The implications for Southeast Asian cultural conservation extend beyond Kelantan's borders. Malaysia's situation mirrors challenges confronting textile traditions throughout the region—from Thailand's mudmee to Indonesia's batik—where industrialisation and economic pressures have fractured traditional apprenticeship networks. The Kain Lima crisis demonstrates that heritage preservation requires more than institutional collecting or exhibition programming; it demands economic models that make traditional craftsmanship financially sustainable for practitioners whilst simultaneously nurturing contemporary creative applications that maintain cultural relevance.
Governmental and non-governmental institutions increasingly recognise that Kain Lima's survival depends on immediate intervention. This recognition has spawned various initiatives promoting heritage textiles through cultural festivals, exhibition programmes, and artisan support schemes. However, sustained impact requires systemic transformation: establishing viable market mechanisms that reward textile makers justly, integrating traditional weaving into formal education curricula, and fostering collaborations between heritage craftspeople and contemporary designers seeking authentic Malaysian cultural content.

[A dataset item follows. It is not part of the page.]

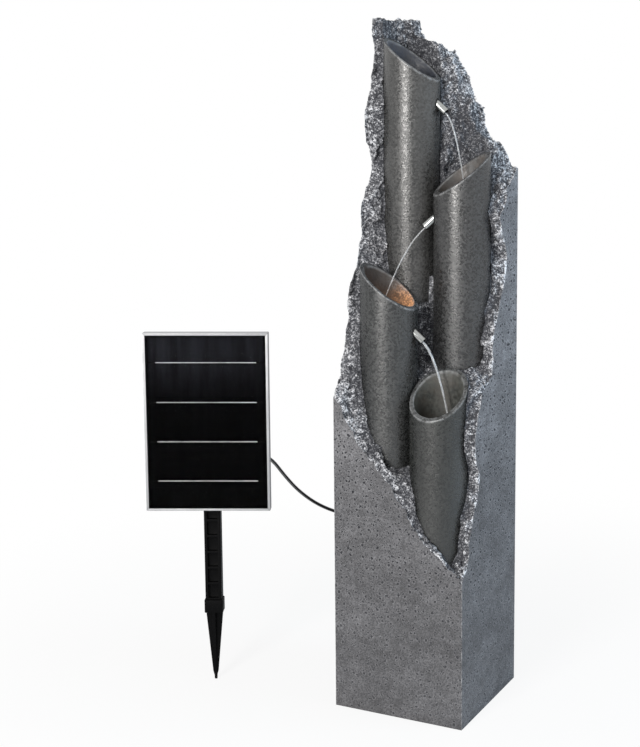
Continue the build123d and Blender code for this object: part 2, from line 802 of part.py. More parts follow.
def mitre_wedge(side):
    """The part of the panel that belongs to one side rail, cut at 45 degrees at its corners."""
    reach = panel_width/2
    tall = panel_height/2
    inner = side*mitre_gap
    outer = side*reach + inner
    points = [(outer, -tall), (inner, -tall + reach), (inner, tall - reach), (outer, tall)]
    wedge = extrude(make_face(Polyline(*points, close=True)), amount=2*panel_depth)
    return Pos(0, panel_back + panel_depth/2, hinge_height) * Rot(90, 0, 0) * wedge


def panel_rails():
    ring = panel_ring()
    side_rails = [biggest(ring & mitre_wedge(side)) for side in (-1, 1)]
    ends = ring
    for side in (-1, 1):
        ends -= Pos(-2*side*mitre_gap, 0, 0) * mitre_wedge(side)
    end_rails = sorted(ends.solids(), key=lambda solid: solid.volume)[-2:]
    return side_rails, end_rails


key_side = 8.0


def corner_keys():
    keys = []
    low_y = shelf_back + glue_gap
    high_y = panel_back - lip_thickness - glue_gap
    for side in (-1, 1):
        for end in (-1, 1):
            x = side*(panel_width/2 - rail_wall - glue_gap - key_side/2)
            z = hinge_height + end*(panel_height/2 - rail_wall - glue_gap - key_side/2)
            keys.append(block((x - key_side/2, low_y, z - key_side/2),
                              (x + key_side/2, high_y, z + key_side/2)))
    return keys


ribbon_shares = (-0.334, -0.111, 0.111, 0.334)  # of the panel's height, from its middle
ribbon_width = 1.2
ribbon_gap = 0.3
ribbon_inset = 3.0
cell_inset = 4.0  # from the frame's lip


def solar_cells():
    reach_x = panel_width/2 - lip_width - cell_inset/2
    reach_z = panel_height/2 - lip_width - cell_inset/2
    ribbons = [share*panel_height for share in ribbon_shares]
    gap = ribbon_width/2 + ribbon_gap
    lows = [-reach_z] + [z + gap for z in ribbons]
    highs = [z - gap for z in ribbons] + [reach_z]
    return [block((-reach_x, cell_front, hinge_height + low), (reach_x, backsheet_front, hinge_height + high))
            for low, high in zip(lows, highs)]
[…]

The Kelantan Arts Festival represents one component of this broader revitalisation effort, providing platforms where heritage knowledge circulates publicly and contemporary makers encounter traditional expertise. Such gatherings generate crucial momentum, but isolated events cannot reverse decades of declining participation. Long-term sustainability demands that Kain Lima weaving achieves economic viability comparable to alternative occupations, cultural prestige acknowledged throughout Malaysian society, and integration within national identity narratives that position traditional textiles as contemporary cultural assets rather than historical relics. Without these foundational changes, Malaysia risks losing irreplaceable knowledge—along with the sophisticated aesthetic, technical ingenuity, and historical significance that Kain Lima represents within global textile traditions.